Entre une suspension et une cessation de grève, il peut parfois y avoir de bien subtiles nuances. Pour preuve, les contorsions sémantiques auxquelles se livre depuis mardi l'AMUHF (Association des médecins urgentistes hospitaliers de France).
L'organisation s'est résolue à signer un accord avec l'ARHIF (Agence régionale de l'hospitalation d'Ile-de-France) et l'AP-HP (Assistance publique - Hôpitaux de Paris), tout en affirmant que cet accord ne réglait pas grand-chose et en annonçant un possible nouveau mot d'ordre national pour le 11 juin - à cette date, le comité de suivi prévu par l'accord régional pour en contrôler la bonne application (« le Quotidien » d'hier) ne se sera même pas réuni. Quoi qu'il en soit, pour Patrick Pelloux, président de l'AMUHF, les choses sont claires : « En Ile-de-France, il ne s'agit pas d'une fin de grève, mais seulement d'une suspension (1) ; d'ailleurs, le mouvement se poursuit en province. »
En province justement, les choses ne paraissent pas beaucoup plus simples, et les situations ainsi que les jugements diffèrent singulièrement.
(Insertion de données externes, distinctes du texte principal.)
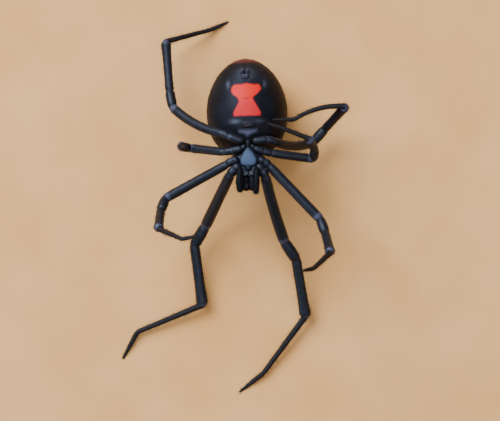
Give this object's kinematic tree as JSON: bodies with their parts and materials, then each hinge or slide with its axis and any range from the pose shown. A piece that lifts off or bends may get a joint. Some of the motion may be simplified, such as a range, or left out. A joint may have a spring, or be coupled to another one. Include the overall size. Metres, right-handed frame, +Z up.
{
  "type": "black widow spider figure",
  "caption": "Female black widow spider, life size, lying belly up with its red hourglass showing and its long jointed legs held out unevenly.",
  "frame": {"origin": "middle of the flat on the back of the abdomen, where the spider rests on the floor", "axes": "+Z up out of the belly, +Y from the head towards the spinnerets, +X towards the spider's right legs"},
  "size_m": [0.0231, 0.0367, 0.0163],
  "materials": {
    "cuticle": "glossy near-black, like lacquered shell",
    "red_mark": "glossy orange-red"
  },
  "bodies": {
    "root": {"abdomen": "cuticle", "cephalothorax": "cuticle", "chelicera_left": "cuticle", "chelicera_right": "cuticle", "pedipalp_left": "cuticle", "pedipalp_right": "cuticle", "leg_1_left_femur": "cuticle", "leg_1_left_tibia": "cuticle", "leg_1_left_foot": "cuticle", "leg_2_left_femur": "cuticle", "leg_2_left_tibia": "cuticle", "leg_2_left_foot": "cuticle", "leg_3_left_femur": "cuticle", "leg_3_left_tibia": "cuticle", "leg_3_left_foot": "cuticle", "leg_4_left_femur": "cuticle", "leg_4_left_tibia": "cuticle", "leg_4_left_foot": "cuticle", "leg_1_right_femur": "cuticle", "leg_1_right_tibia": "cuticle", "leg_1_right_foot": "cuticle", "leg_2_right_femur": "cuticle", "leg_2_right_tibia": "cuticle", "leg_2_right_foot": "cuticle", "leg_3_right_femur": "cuticle", "leg_3_right_tibia": "cuticle", "leg_3_right_foot": "cuticle", "leg_4_right_femur": "cuticle", "leg_4_right_tibia": "cuticle", "leg_4_right_foot": "cuticle", "hourglass_mark": "red_mark"}
  },
  "joints": []
}
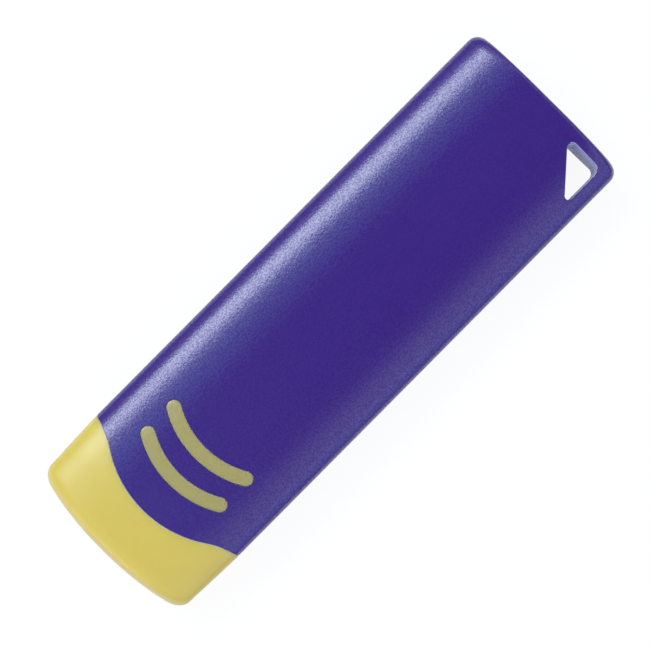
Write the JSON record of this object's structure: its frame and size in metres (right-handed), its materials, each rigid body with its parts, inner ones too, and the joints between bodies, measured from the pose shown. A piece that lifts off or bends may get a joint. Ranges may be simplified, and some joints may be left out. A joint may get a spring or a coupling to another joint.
{
  "type": "plastic eraser",
  "caption": "Flat hand-held eraser: a soft yellow block in a crowned blue casing with a wavy mouth, arc windows and a triangular strap hole.",
  "frame": {"origin": "middle of the box's lowest face, so the back rests on the ground plane", "axes": "+X along the length from the eraser's tip to the strap hole, +Y across, +Z out of the front"},
  "size_m": [0.0816, 0.0258, 0.0094],
  "materials": {
    "case_blue": "satin moulded ABS, violet blue with a fine spark texture",
    "eraser_yellow": "satin translucent elastomer, pale yellow"
  },
  "bodies": {
    "root": {"front_shell": "case_blue", "rear_shell": "case_blue", "eraser_block": "eraser_yellow"}
  },
  "joints": []
}
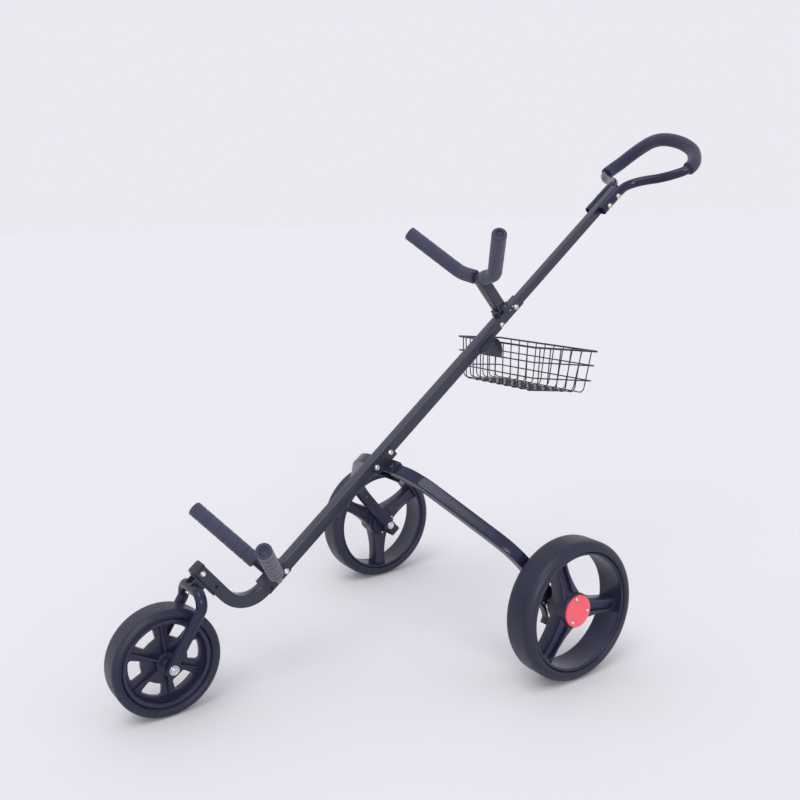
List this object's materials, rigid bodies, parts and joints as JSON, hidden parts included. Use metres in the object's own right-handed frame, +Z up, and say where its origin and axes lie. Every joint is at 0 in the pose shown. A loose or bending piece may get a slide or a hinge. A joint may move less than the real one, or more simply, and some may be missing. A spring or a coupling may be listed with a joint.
{
  "type": "golf push trolley",
  "caption": "Folding push trolley for a golf bag: square-tube spine on wheels, padded bag cradles, wire basket and a padded loop handle.",
  "frame": {"origin": "on the ground, under the middle of the bounding box", "axes": "+X towards the trolley's own left wheel, +Y back towards the handle, +Z up; the front wheel points to -Y"},
  "size_m": [0.7846, 1.4983, 1.1108],
  "materials": {
    "frame_paint": "gloss black powder coat",
    "bracket_steel": "satin black paint",
    "zinc_hardware": "bright zinc plate",
    "foam_grip": "closed-cell foam, matt",
    "wheel_plastic": "satin moulded",
    "trim_plastic": "satin moulded",
    "tyre": "satin foam rubber",
    "cap_red": "satin",
    "basket_wire": "black coated wire"
  },
  "bodies": {
    "frame": {"main_tube": "frame_paint", "front_end_cap": "trim_plastic", "front_bolt": "zinc_hardware", "fork_plate": "bracket_steel", "fork_screw": "zinc_hardware", "arm_bracket": "bracket_steel", "arm_bracket_bolt_upper": "zinc_hardware", "arm_bracket_bolt_lower": "zinc_hardware", "arm_housing": "bracket_steel", "arm_pin_left": "zinc_hardware", "arm_pin_right": "zinc_hardware", "lower_cradle_bracket": "bracket_steel", "lower_cradle_bolt": "zinc_hardware", "lower_cradle_bar_left": "frame_paint", "lower_cradle_bar_right": "frame_paint", "lower_foam_left": "foam_grip", "lower_foam_right": "foam_grip", "lower_plug_left": "trim_plastic", "lower_plug_right": "trim_plastic", "stem_foot": "bracket_steel", "stem_pin": "zinc_hardware", "pivot_bolt": "zinc_hardware", "clamp_bolt": "zinc_hardware", "basket_saddle": "bracket_steel", "basket_hanger": "bracket_steel", "basket": "basket_wire", "front_fork": "frame_paint", "front_axle": "zinc_hardware", "front_spacer_left": "trim_plastic", "front_spacer_right": "trim_plastic"},
    "front_wheel": {"front_rim": "wheel_plastic", "front_tyre": "tyre", "front_bush": "zinc_hardware"},
    "mast": {"mast_tube": "frame_paint", "mast_cap": "trim_plastic", "handle_loop": "frame_paint", "handle_grip": "foam_grip", "handle_bolt_1": "zinc_hardware", "handle_bolt_2": "zinc_hardware"},
    "upper_cradle": {"cradle_stem": "frame_paint", "upper_cradle_tube": "frame_paint", "upper_foam_left": "foam_grip", "upper_foam_right": "foam_grip", "upper_plug_left": "trim_plastic", "upper_plug_right": "trim_plastic"},
    "left_arm": {"arm_left": "frame_paint", "axle_left": "zinc_hardware", "brake_bracket": "bracket_steel", "brake_pin": "zinc_hardware"},
    "right_arm": {"arm_right": "frame_paint", "axle_right": "zinc_hardware"},
    "left_wheel": {"rear_rim_left": "wheel_plastic", "rear_tyre_left": "tyre", "rear_bush_left": "zinc_hardware", "hub_cap_left": "cap_red"},
    "right_wheel": {"rear_rim_right": "wheel_plastic", "rear_tyre_right": "tyre", "rear_bush_right": "zinc_hardware", "hub_cap_right": "cap_red"},
    "brake": {"brake_lever": "bracket_steel"}
  },
  "joints": [
    {"name": "left_arm_fold", "type": "hinge", "parent": "frame", "child": "left_arm", "pos_m": [0.028, -0.11757, 0.39328], "axis": [0, 0.617, -0.7869], "range_deg": [0, 65]},
    {"name": "right_arm_fold", "type": "hinge", "parent": "frame", "child": "right_arm", "pos_m": [-0.028, -0.11757, 0.39328], "axis": [0, -0.617, 0.7869], "range_deg": [0, 65]},
    {"name": "left_wheel_spin", "type": "hinge", "parent": "left_arm", "child": "left_wheel", "pos_m": [0.357, 0.0771, 0.145], "axis": [1, 0, 0], "continuous": true},
    {"name": "right_wheel_spin", "type": "hinge", "parent": "right_arm", "child": "right_wheel", "pos_m": [-0.357, 0.0771, 0.145], "axis": [1, 0, 0], "continuous": true},
    {"name": "front_wheel_spin", "type": "hinge", "parent": "frame", "child": "front_wheel", "pos_m": [0, -0.6418, 0.1074], "axis": [1, 0, 0], "continuous": true},
    {"name": "mast_fold", "type": "hinge", "parent": "frame", "child": "mast", "pos_m": [0, 0.1946, 0.67745], "axis": [-1, 0, 0], "range_deg": [0, 50]},
    {"name": "upper_cradle_fold", "type": "hinge", "parent": "frame", "child": "upper_cradle", "pos_m": [0, 0.20171, 0.71861], "axis": [-1, 0, 0], "range_deg": [0, 88]},
    {"name": "brake_press", "type": "hinge", "parent": "left_arm", "child": "brake", "pos_m": [0.3027, 0.04714, 0.14756], "axis": [-1, 0, 0], "range_deg": [0, 25]}
  ]
}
Si l'Aquitaine, et plus généralement, les régions atlantiques suivent d'assez près le mouvement, le Nord - Pas-de-Calais et l'Est ne se sont pas sentis très impliqués dans la grève. Pour Patrick Goldstein, médecin anesthésiste et chef de service au SAMU régional de Lille, le conflit de l'Ile-de-France était « parfaitement légitime ». Ce médecin se déclare ravi pour les franciliens, même s'il redoute l'effet d'entraînement qui pourrait se produire : « Les budgets pour les créations de postes de médecins hospitaliers sont décidés au niveau national, et je me demande si on pourra accorder à toutes les régions ce qu'on a apporté à l'Ile-de-France. » Quant aux sous-effectifs dans sa région, Patrick Goldstein les reconnaît bien volontiers : dans le Nord - Pas-de-Calais, selon ses estimations, il manque environ de 120 à 150 postes de médecins urgentistes. « Seulement, ajoute-t-il, nous sommes en phase de négociation et de dialogue avec la FHF (Fédération hospitalière de France) , nous attendons un certain nombre de titularisations, et nous n'avons pas souhaité rompre le dialogue. »
Autre région, autre point de vue, en Aquitaine, le délégué régional de l'AMUHF, Arnaud Boudousse, ne voit quant à lui aucun autre moyen de pression que de continuer le mouvement de grève lancé dans cette région le 2 juin. « Nos revendications sont assez proches de celles qu'avait formulées l'Ile-de-France, explique Arnaud Boudousse, elles portent tout à la fois sur les effectifs, les statuts précaires, et sur l'application de la directive sur les rythmes de travail hebdomadaire ; mais le problème c'est que nous n'avons commencé la grève que le 2 juin, soit plus d'un mois après l'Ile-de-France, sans doute nous faudra-t-il encore un mois pour voir aboutir nos demandes. »
Une voie qui n'est pas celle suivie par le Nord : « Nous n'avons pas dit que nous faisions grève, nous n'avons pas dit non plus que nous ne faisions pas grève, explique sérieusement Patrick Goldstein ; le problème, c'est que s'il faut effectivement créer des postes, il manque les candidats. Nous n'allons pas brader ces postes avec des candidats mal qualifiés, et nous préférons qu'ils soient pourvus sur la durée, c'est-à-dire que de cinq à six ans seront nécessaires pour les pourvoir. » Mais le chef de service du SAMU de Lille, qui ne veut pas « tout, tout de suite, car ça ne marche pas », reconnaît que dans son service, les médecins urgentistes travaillent en moyenne soixante heures par semaine.
(1) La grève visait à obtenir davantage de moyens pour compenser les effets de l'application de l'accord de 2001 sur les 35 heures et l'entrée en vigueur en janvier 2003 d'une directive européenne limitant à 48 heures par semaine (gardes comprises) le travail des médecins.